Swell is founded on fairly simple rhythms, but the music produced is far from the monotony of your average, every-day, radio-friendly band. The music on the group's latest release, 41, comes across as very pure. The band is structured off of guitar, bass and drums; it's about as basic a setup as it can get in order to maintain the interest of the listener.

On 41, the tracks range from slow, nearly ballad-like grooves to original, flowing rock passages. Quite simply, the music of Swell sounds like an original, rock-fold type of band.

Most of the tracks move from a strumming acoustic guitar to the rising and falling volume of the rhythm section. A few of the stronger tracks on the 13-track release include "Is That Important?" "Song Seven," "Don't Give" and "Forget About Jesus."

Melody Maker stated that Swell is "one of the best surprises I've heard in a good while. Subtle, unusual and well worth a listen."

Swell is led by David Freel on guitars and vocals. The other members are Sean Kirkpatrick on drums and Monte Vallier on bass. Each member ontributes his own style to create a laid-back type of groove to nearly all of the songs on 41.

The way in which the music is recorded provides much of the originality for the album.

The drums sound loose and big. Basically, just throw a drum kit in a room with some mics a good distance away, which creates an open type of sound. The acoustic guitar provides an almost folk-sounding element to the band. The electric guitar seems to flow over the rest of the instruments in a few of the songs, providing a sense of power.

If you happen to be in the mood for something a little different that's still interesting enough to keep you awake, check out Swell's latest release, 41.





 

"Stay a little longer this time/Stay a little lonely this time," sings guitarist David Freel in "Forget About Jesus," his delivery dry and yet as poetic as his lyrics. While never predictably "experimental," Swell are riveting in their refusal of all ingratiating pop conventions. Filled with mise en scène sounds (footsteps, ringing phones), 41 resembles an aural black-and-white movie of San Francisco's hard-luck Tenderloin district. Bassist Monte Vallier and drummer Sean Kirkpatrick join Freel on these lean life studies, fashioning an ambient folk music capable of sparking disturbing epiphanies. (RS 686/687)

- Paul Evans



Swell - "41" (Beggars Banquet/American) 13 tracks 53:53

41 Turk Street, San Fransisco. That's the address of the building Swell recorded their three albums, creating their own atmosphere, their own world. All the recordings breathe the space of the building, the sound of the walls, the floor, the ceiling and above all everything outside. A Swell record gives you a view in a world they only know, a city which is theirs, you only are allowed to taste a bit of their creation. They make you want to be a part of it, a place you can never reach, Swell's world.

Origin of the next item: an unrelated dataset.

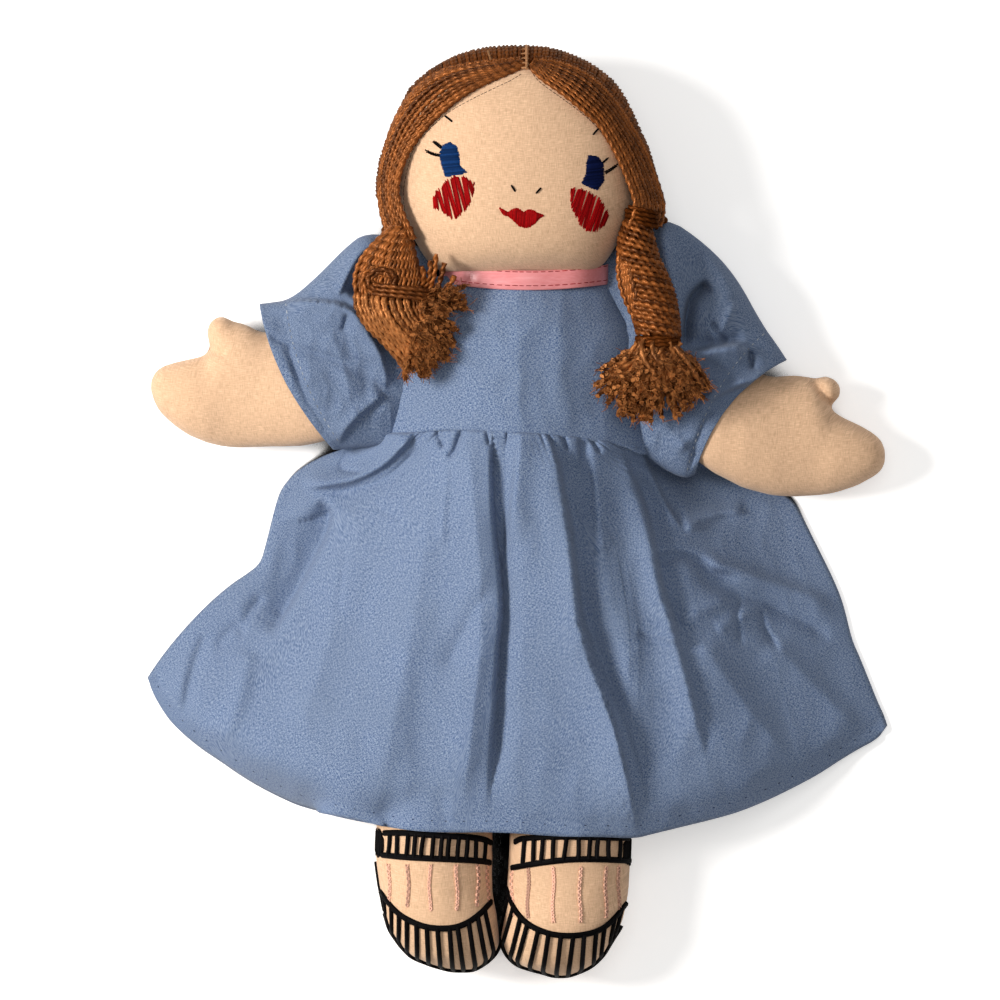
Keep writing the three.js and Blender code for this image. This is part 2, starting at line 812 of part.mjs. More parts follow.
// A closed cloth tube: down the outside, round the hem and up the inside.
function clothTube(rows, columns, pointAt) {
  const positions = [];
  const faces = [];
  for (const drawIn of [0, cloth]) {
    for (let row = 0; row <= rows; row += 1) {
      for (const point of pointAt(row / rows, drawIn)) {
        positions.push(point.x, point.y, point.z);
      }
    }
  }
  const layer = (rows + 1) * columns;
  const at = (inside, row, column) => inside * layer + row * columns + (column % columns);
  const quad = (a, b, c, d) => faces.push(a, b, c, a, c, d);
  for (let column = 0; column < columns; column += 1) {
    const next = column + 1;
    for (let row = 0; row < rows; row += 1) {
      quad(at(0, row, column), at(0, row, next), at(0, row + 1, next), at(0, row + 1, column));
      quad(at(1, row, column), at(1, row + 1, column), at(1, row + 1, next), at(1, row, next));
    }
    quad(at(0, 0, column), at(1, 0, column), at(1, 0, next), at(0, 0, next));
    quad(at(0, rows, column), at(0, rows, next), at(1, rows, next), at(1, rows, column));
  }
  return solid(fromFaces(positions, faces));
}
const skirtRingCount = skirtColumns + skirtBackColumns;
const skirt = clothTube(skirtRows, skirtRingCount, skirtRing);
add('skirt', skirt, chambray, chambrayRoughness);

// Hair: yarn laid over the head and stitched along the parting
// Columns: share of the length, half width and half thickness.
const hairShares = [
  [0.0, 0.9, 0.62],
  [0.1, 0.955, 0.8],
  [0.2, 1.0, 0.93],
  [0.33, 0.98, 0.99],
  [0.45, 0.954, 1.0],
  [0.56, 0.913, 1.0],
  [0.65, 0.843, 0.98],
  [0.745, 0.77, 0.9],
  [0.85, 0.674, 0.75],
  [0.92, 0.52, 0.57],
  [0.975, 0.28, 0.32],
  [1.0, 0.15, 0.12],
];
const hair = headForm(hairShares, hairLength, hairWidth, hairThickness);
// The hairline on each side, from the parting down, as shares of the head's half width and length.
const partingShare = 0.09;
const rightHairlineShares = [
  [partingShare, 0.9],
  [-0.13, 0.84],
  [-0.46, 0.756],
  [-0.7, 0.65],
  [-0.87, 0.52],
  [-0.96, 0.345],
  [-0.92, 0.21],
  [-0.8, 0.05],
];
const leftHairlineShares = [
  [partingShare, 0.9],
  [0.28, 0.83],
  [0.53, 0.71],
  [0.73, 0.595],
  [0.86, 0.46],
  [0.94, 0.26],
  [0.9, 0.19],
  [0.73, 0.03],
];
const beyondShare = 1.4;

function onHead([across, along]) {
  return [headX + (across * headWidth) / 2, headBottomY + along * headLength];
}

const hairShell = loft(hair).subtract(loft(head, gap));
const hairMiddle = headZ + gap / 2;
const wrap = (tie, grow) => {
  const geometry = new THREE.SphereGeometry(tieRadius + grow, tieSides, tieRows);
  geometry.translate(tie.x, tie.y, tie.z);
  return solid(geometry);
};
const ties = [
  { side: 'right', centre: rightTie },
  { side: 'left', centre: leftTie },
];
const tieRoom = ties.map(({ centre }) => wrap(centre, gap + gap));

function frontHair(side, hairline, tie) {
  const edge = hairline.map(onHead);
  const lowest = tie.y + tieRadius + gap;
  const outer = headX + (side * beyondShare * headWidth) / 2;
  const top = headBottomY + beyondShare * headLength;
  const parting = edge[0][0] + (side * gap) / 2;
  edge[0][0] = parting;
  const last = edge[edge.length - 1];
  const points = [...edge, [outer, last[1]], [outer, top], [parting, top]];
  return hairShell
    .intersect(prism(points))
    .intersect(above(hairMiddle))
    .intersect(between(lowest, reach));
}
add('right_front_hair', frontHair(-1, rightHairlineShares, rightTie), yarn, yarnRoughness);
add('left_front_hair', frontHair(1, leftHairlineShares, leftTie), yarn, yarnRoughness);

const hairBottomShare = 0.1;
const hairBottom = headBottomY + hairBottomShare * hairLength;
const nape = barrel((neckRadius + collar + ribbonThickness + gap) * facetAllowance, reach / 2);
add(
  'back_hair',
  hairShell
    .intersect(below(headZ - gap / 2))
    .intersect(between(hairBottom, reach))
    .intersect(aboveFloor)
    .subtract(nape)
    .subtract(tieRoom[0])
    .subtract(tieRoom[1]),
  darkYarn,
  yarnRoughness,
);

// The parting stitches, a narrow strip of thread over the crown
const partingWidth = 1.6;
const partingLowShare = 0.9;
const partingX = headX + (partingShare * headWidth) / 2;
const stitchBlock = box(
  new THREE.Vector3(partingX - partingWidth / 2, headBottomY + partingLowShare * headLength, hairMiddle),
  new THREE.Vector3(partingX + partingWidth / 2, reach, reach),
);
const stitchSkin = loft(hair, gap + thread).subtract(loft(hair, gap));
add('parting_stitches', stitchSkin.intersect(stitchBlock), darkYarn, yarnRoughness);

// Pigtails: a tie at the hair, the plaited yarn, a second tie and the cut ends
// Columns: share of the length, half width, sideways place from the tie and half thickness.
const rightPigtailShares = [
  [0.0, 0.27, 0.0, 0.5],
  [0.3, 0.5, 0.0, 0.85],
  [0.6, 0.7, -0.005, 1.0],
  [1.0, 0.82, -0.005, 1.0],
];
const leftPigtailShares = [
  [0.0, 0.55, -0.05, 0.55],
  [0.12, 0.78, -0.07, 0.8],
  [0.28, 0.93, -0.015, 1.0],
  [0.46, 1.0, 0.09, 1.0],
  [0.66, 0.97, 0.24, 1.0],
  [0.84, 0.89, 0.31, 0.95],
  [1.0, 0.85, 0.315, 0.85],
];
const rightTasselShares = [
  [0.0, 0.98, 0.08, 0.9],
  [0.2, 1.0, 0.12, 1.0],
  [0.4, 0.87, 0.125, 1.0],
  [0.6, 0.65, 0.12, 0.95],
  [0.78, 0.5, 0.16, 0.85],
  [0.9, 0.33, 0.185, 0.65],
  [1.0, 0.14, 0.2, 0.4],
];
const leftTasselShares = [
  [0.0, 0.42, 0.155, 0.8],
  [0.1, 0.6, 0.12, 0.9],
  [0.27, 0.94, 0.084, 1.0],
  [0.45, 1.0, 0.098, 1.0],
  [0.62, 0.93, 0.128, 1.0],
  [0.78, 0.75, 0.137, 0.9],
  [0.9, 0.51, 0.133, 0.7],
  [1.0, 0.2, 0.11, 0.4],
];
const tasselZShare = 0.62;
const bandShares = [
  [0.0, 1.0, 0.0, 1.0],
  [1.0, 1.0, 0.0, 1.0],
];

function hanging(shares, startY, startX, length, width, thickness, startZ, endZ) {
  return {
    axis: 'y',
    way: -1,
    section: 'round',
    stations: shares.map(([along, wide, shift, deep]) => ({
      along: startY - along * length,
      across: startX + shift * width,
      rise: THREE.MathUtils.lerp(startZ, endZ, along),
      width: (wide * width) / 2,
      depth: (deep * thickness) / 2,
    })),
  };
}

const chestRoom = loft(torso, gap + cloth + pigtailClearance);
const headRoom = loft(hair, gap).intersect(between(hairBottom - gap, reach)).add(loft(head, gap));
const dressRoom = [chestRoom, headRoom, ...sleeveBlocks, ...tieRoom];
const hairSets = [
  {
    side: 'right',
    tie: rightTie,
    length: rightPigtailLength,
    shares: rightPigtailShares,
    width: rightTasselWidth,
    tasselLength: rightTasselLength,
    tasselShares: rightTasselShares,
    tasselWidth: rightTasselWidth,
  },
  {
    side: 'left',
    tie: leftTie,
    length: leftPigtailLength,
    shares: leftPigtailShares,
    width: leftPigtailWidth,
    tasselLength: leftTasselLength,
    tasselShares: leftTasselShares,
    tasselWidth: leftTasselWidth,
  },
];
const tasselZ = torsoZ + torsoThickness * tasselZShare - pigtailThickness / 2;

for (const set of hairSets) {
  const { side, tie } = set;
  const startY = tie.y - tieRadius - gap;
  const endY = startY - set.length;
  const tieLow = endY - gap - tasselTieLength;
  const neckX = tie.x + set.shares[set.shares.length - 1][2] * set.width;
  const rope = hanging(
    set.shares, startY, tie.x, set.length, set.width, pigtailThickness, tie.z, tasselZ,
  );
  const ends = hanging(
    set.tasselShares, tieLow - gap, tie.x, set.tasselLength, set.tasselWidth, tasselThickness,
    tasselZ, tasselZ,
  );
  const band = hanging(
    bandShares, endY - gap, neckX, tasselTieLength, tasselTieWidth, tasselTieThickness,
    tasselZ, tasselZ,
  );
  const clear = (form) => dressRoom.reduce((body, room) => body.subtract(room), loft(form));
  add(`${side}_pigtail_tie`, wrap(tie, 0), darkYarn, yarnRoughness);
  add(`${side}_pigtail`, clear(rope), yarn, yarnRoughness);
  add(`${side}_tassel_tie`, clear(band), darkYarn, yarnRoughness);
  add(`${side}_tassel`, clear(ends), yarn, yarnRoughness);
}

// Face, all thread on the muslin
// Outlines as shares of the head's half width and length from the chin.
const faceSkin = loft(head, gap + thread).subtract(loft(head, gap)).intersect(above(headZ));
const faceOutlines = {
  right_eye: [blueFloss, [
    [-0.545, 0.57], [-0.48, 0.54], [-0.47, 0.45], [-0.41, 0.415], [-0.5, 0.4],
    [-0.6, 0.41], [-0.63, 0.46], [-0.62, 0.52],
  ]],
  left_eye: [blueFloss, [
    [0.59, 0.51], [0.67, 0.505], [0.72, 0.47], [0.715, 0.39], [0.67, 0.355],
    [0.54, 0.375], [0.575, 0.42], [0.57, 0.475],
  ]],
  right_brow: [blackFloss, [[-0.585, 0.69], [-0.53, 0.665], [-0.54, 0.66], [-0.6, 0.683]]],
  left_brow: [blackFloss, [[0.59, 0.595], [0.635, 0.635], [0.64, 0.627], [0.605, 0.588]]],
  right_nose_stitch: [blackFloss, [[-0.045, 0.36], [-0.02, 0.337], [-0.03, 0.33], [-0.055, 0.353]]],
  left_nose_stitch: [blackFloss, [[0.2, 0.35], [0.175, 0.327], [0.165, 0.333], [0.19, 0.356]]],
  mouth: [redFloss, [
    [-0.13, 0.255], [-0.06, 0.225], [0.0, 0.25], [0.04, 0.235], [0.11, 0.245], [0.22, 0.22],
    [0.14, 0.185], [0.07, 0.16], [0.0, 0.185], [-0.06, 0.215],
  ]],
};
for (const [name, [colour, outline]] of Object.entries(faceOutlines)) {
  add(name, faceSkin.intersect(prism(outline.map(onHead))), colour, flossRoughness);
}

const cheekWidthShare = 0.42;
const cheekLengthShare = 0.185;
for (const [name, place] of [['right_cheek', [-0.53, 0.29]], ['left_cheek', [0.59, 0.242]]]) {
  const outline = [];
  for (let k = 0; k < cheekPoints; k += 1) {
    const turn = (2 * Math.PI * k) / cheekPoints;
    outline.push(onHead([
      place[0] + (Math.cos(turn) * cheekWidthShare) / 2,
      place[1] + (Math.sin(turn) * cheekLengthShare) / 2,
    ]));
  }
  add(name, faceSkin.intersect(prism(outline)), redFloss, flossRoughness);
}

// Shoes, stitched on the fronts of the feet
// The strap's edges and the toe cap's curve, as shares of the leg's half width and of its length.
const strapShares = [
  [-0.98, 0.63, 0.68],
  [-0.5, 0.63, 0.695],
  [0.0, 0.635, 0.7],
  [0.5, 0.635, 0.7],
  [0.98, 0.63, 0.69],
];
const vampShares = [
  [-1.0, 0.79],
  [-0.75, 0.85],
  [-0.4, 0.89],
  [0.0, 0.905],
  [0.4, 0.89],
  [0.75, 0.85],
  [1.0, 0.79],
];
const footShiftShare = 0.21;
const shoeEdgeShare = 0.14;
const beyondFootShare = 1.1;
for (const [side, form, length, centre] of [
  ['right', rightLeg, rightLegLength, -legCentre - footShiftShare * legWidth],
  ['left', leftLeg, leftLegLength, legCentre - (footShiftShare * legWidth) / 4],
]) {
  const onFoot = (across, along) => [centre + (across * legWidth) / 2, legRootY - along * length];
  const footSkin = loft(form, gap + thread)
    .subtract(loft(form, gap))
    .intersect(above(legRestZ + shoeEdgeShare * legThickness));
  const upper = strapShares.map(([across, high]) => onFoot(across, high));
  const lower = strapShares.map(([across, , low]) => onFoot(across, low)).reverse();
  add(`${side}_shoe_strap`, footSkin.intersect(prism([...upper, ...lower])), blackFloss, shoeRoughness);
  const cap = vampShares.map(([across, along]) => onFoot(across, along));
  const past = [onFoot(beyondShare, beyondFootShare), onFoot(-beyondShare, beyondFootShare)];
  add(`${side}_shoe_toe`, footSkin.intersect(prism([...cap, ...past])), blackFloss, shoeRoughness);
}

export default doll;
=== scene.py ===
# A hand-sewn rag doll in a chambray dress, lying on its back.
# +X is the doll's left, +Y its head and +Z the way its chest faces; the floor is z = 0.
import math
import random

import bmesh
import bpy
import numpy as np
from mathutils import Matrix, Vector, noise
from mathutils.bvhtree import BVHTree


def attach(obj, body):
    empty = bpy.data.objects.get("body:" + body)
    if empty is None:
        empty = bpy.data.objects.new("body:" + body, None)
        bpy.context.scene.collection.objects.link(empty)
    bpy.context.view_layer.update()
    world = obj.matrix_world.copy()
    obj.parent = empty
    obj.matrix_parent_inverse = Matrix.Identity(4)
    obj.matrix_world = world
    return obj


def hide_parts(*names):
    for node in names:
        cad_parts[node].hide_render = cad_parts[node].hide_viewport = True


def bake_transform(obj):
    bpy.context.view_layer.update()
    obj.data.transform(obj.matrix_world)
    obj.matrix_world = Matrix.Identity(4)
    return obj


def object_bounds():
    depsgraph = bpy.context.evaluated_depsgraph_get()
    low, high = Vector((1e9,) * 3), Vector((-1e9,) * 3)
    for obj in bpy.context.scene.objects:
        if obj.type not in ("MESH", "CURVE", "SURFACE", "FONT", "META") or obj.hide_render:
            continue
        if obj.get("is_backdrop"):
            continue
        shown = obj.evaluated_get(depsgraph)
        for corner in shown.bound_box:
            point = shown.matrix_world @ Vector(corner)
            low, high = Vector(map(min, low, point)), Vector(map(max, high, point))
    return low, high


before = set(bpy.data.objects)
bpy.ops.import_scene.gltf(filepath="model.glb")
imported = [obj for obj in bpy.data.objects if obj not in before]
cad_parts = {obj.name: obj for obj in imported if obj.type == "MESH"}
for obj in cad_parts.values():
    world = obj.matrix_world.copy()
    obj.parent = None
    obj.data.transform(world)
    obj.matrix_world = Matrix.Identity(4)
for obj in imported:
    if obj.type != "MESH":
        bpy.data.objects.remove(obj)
cad_low, cad_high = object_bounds()

# Camera, straight above the doll, with a long lens.
# The doll's front is laid out on a grid of small squares, counted from the top left corner of the
# camera's view, so that outlines and stitches can be placed on it.
square = 0.375e-3
grid_x, grid_y = 518, 511
view_height = 5.0
mid_height = 0.03


def spot(x, y):
    return (x - grid_x) * square, (grid_y - y) * square


scene = bpy.context.scene
scene.view_settings.view_transform = "Standard"
camera = bpy.data.objects.new("camera", bpy.data.cameras.new("camera"))
scene.collection.objects.link(camera)
scene.camera = camera
camera.location = (*spot(500, 500), view_height + mid_height)
camera.data.sensor_width = 36
camera.data.lens = 36 * view_height / (1000 * square)
camera.data.clip_end = 20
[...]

Still, their world doesn't exist. It's a parallel universe full of wise, literary drunks and
bums. A world dark, scary but still comforting. Climb the stairs, open the door and you're inside. A world where sin is essential ("Thank god for sin to show the way" - 'Forget about Jesus'), where the telephone rings endlessly ('Don't Give'). A world where you can hear the sounds of a city, trucks unloading, drunks calling out loud. And when you step outside, there's a man who reads all the lyrics for you out loud. He sounds like a drunk bum, but it's Swell's dentist.









Somewhere between American Music Club and Joy Division, this San Francisco band offer a lowkey but powerfully moody simplicity. Songs start on insistent strummed acoustic guitar, before the sparse, low bass rumble and drums kick in. Evidently recorded from some distance, the drums' unusual boxy sound is also right up there in the mix-higher sometimes than the mumbling vocals. Much of the emotion and melody come from the added electric guitar-simple, sustained blazes of sound. The songs themselves tend to the slow, personal and reflective, with a nod to the classic minimalists-deliberately spartan, but personal and oblique: 41, for example, is the street number of their musical home in the low-rent district where this third LP was recorded. The contrasts fit together well, and for something that's understated and not obviously catchy, it has a compelling, hypnotic power. Effort is required of the listener; it is amply rewarded.

- Ian Cranna





San Francisco's Swell writes, records and produces its own music, as well as filming its own videos and creating the artwork for its releases (41 being the address where most of that activity occurred). The result of all this teamwork is a record that has both the intimacy of a home demo and the artistic touches of a (gasp!) concept album. Happily, through all of this, there's not a whiff of pretense anywhere near this trio; these unassuming songs and their tenuous rock rhythms make Pavement seem like sticklers for detail by comparison. Most of 41 features a prominent acoustic guitar, a biting electric slide, modest bass, trashcan-style drums and disenchanted vocals. Songs like "Smile My Friend" or "You're So Right" are so damn flexible that they could be just as effective with only an acoustic guitar and voice or, on the other extreme, done in full rock regalia, with horns, strings and timpani drums thundering where the band had left silence. Swelligant: those mentioned above plus "Forget About Jesus," "Here It Is" and "(It's Time To) Move On," and see if you can't sing Led Zeppelin's "Dancin' Days" while listening to Swell's "Song Seven" (which is actually track #3 on 41).